Mortenson also commented on this exchange and what he said will likely make most of you uncomfortable. "During the formal Q&A time a Jewish professor was really irate. ... After some back and forth ... he said something to me in a foreign language very quickly. I replied 'I don't know modern Hebrew' (since I knew he was Jewish and was assuming that's the language he had just spoken)."

As I said, I was present and I didn't think that the professor was particularly irate. Nor did I think he was speaking very quickly when he began his Greek quotation. More than that, however, I'm completely taken aback by Mortenson's defense: "since I knew he was Jewish and was assuming that's the language he had just spoken." Perhaps Mortenson "knew he was Jewish" in the same way he "knows" how to interpret the Bible. In fact, the professor was not Jewish, he was an Armenian Orthodox Christian.

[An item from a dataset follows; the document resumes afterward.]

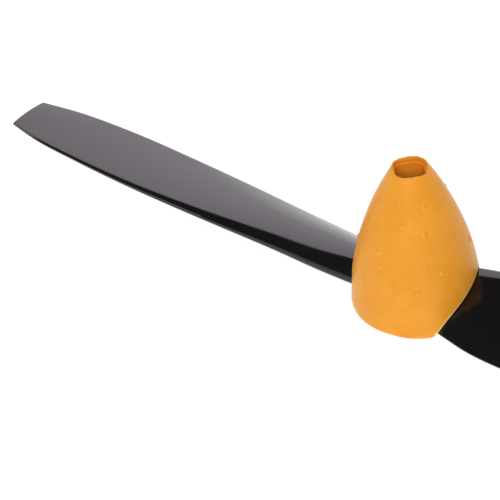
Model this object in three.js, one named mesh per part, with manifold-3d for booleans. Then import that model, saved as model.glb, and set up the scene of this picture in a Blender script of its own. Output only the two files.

Yes, this is very weird, but it is the standard operating procedure for many creationists. There really are some facts out there. In this case, the fact is that the professor was not Jewish. Simply asserting that he was and then using that manufactured fact to explain the next piece of the story is both dishonest and misleading. As James put it, "It is a case of Ken Ham's people claiming to know things that they don't, setting themselves up as authorities when they have only ignorance and ideologically-driven skewing of the facts to offer."

As I said, not everything has to be ridiculously complicated. Issuing a warning, whether it be about bad sushi or bad theology, encouraging your friends to be careful about what they purchase, ought not open you up to charges of being intolerant. I'm disappointed that Ham can't see that simple point.